Un docu consacré aux alternatives à l’élevage intensif
Samedi 16 novembre, le couperet tombe. La responsable com’ de l’agglo contacte l’Amap pour les informer de l’annulation de la projection-débat. L’association comme le réalisateur sont sidérés. Benoît Bringer n’hésite pas à parler de « censure ». « Ça me choque profondément. C’est la première fois que je suis confronté à ça. Je n’ai jamais eu un documentaire qui a été interdit de passer quelque part. C’est une atteinte à la liberté d’expression et au débat nécessaire dans une démocratie, au niveau local », explique le journaliste. L’homme a pourtant mené avant le volet français de l’enquête sur les Panama Papers, récompensée par le Prix Pulitzer en 2017 – la plus haute distinction d’un travail journalistique.
Pour faire son documentaire consacré aux alternatives à l’élevage intensif, qualifié « d’équilibré » par les critiques, Benoît Bringer a parcouru le monde pendant six mois, à la rencontre de ceux qui pratiquent une agriculture plus respectueuse de la nature et des animaux. Il a remporté le prix du public au Figra 2019 (Festival international du grand reportage d’actualité et du documentaire de société) et le prix de l’environnement au festival international nature de Namur en 2018.
Un titre qui dérange
Au sein de l’agglomération, on plaide le « dysfonctionnement interne ». « On n’a pas été prévenu que ce film avait été choisi », annonce Rosalie Becquet, la directrice de cabinet du président de l’agglo Etienne Haÿ. Le film n’aurait pas été accepté sinon car le titre – présenté comme « très provocateur » dans le communiqué – « a énormément gêné le président », confie Rosalie Becquet.

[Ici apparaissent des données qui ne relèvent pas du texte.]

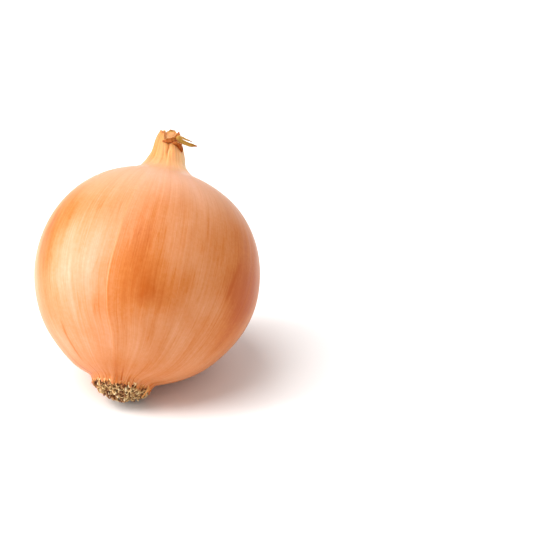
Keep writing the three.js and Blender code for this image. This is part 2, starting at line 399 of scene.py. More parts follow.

L’intéressé n’a pourtant pas vu le film. « C’est le fait qu’il y ait l’utilisation du mot « animaux » à la place du mot « viande ». Ça joue beaucoup », explique-t-elle. Le titre va même, selon le communiqué de presse, à l’encontre « des principes en place dans la collectivité : l’ouverture d’esprit, le dialogue, sans parti pris ».
« Ce n’est pas comme s’il était scandaleusement impertinent », répond Benoît Bringer, dubitatif. D’autant que l’Amap et Benoît Périn voulaient « ouvrir le débat » durant la projection :
« J’avais prévu de faire venir quelqu’un de la chasse et de faire parler des gens qui mangent de la viande. C’était l’occasion de dire qu’on consomme de la viande autrement, peut-être moins mais mieux. »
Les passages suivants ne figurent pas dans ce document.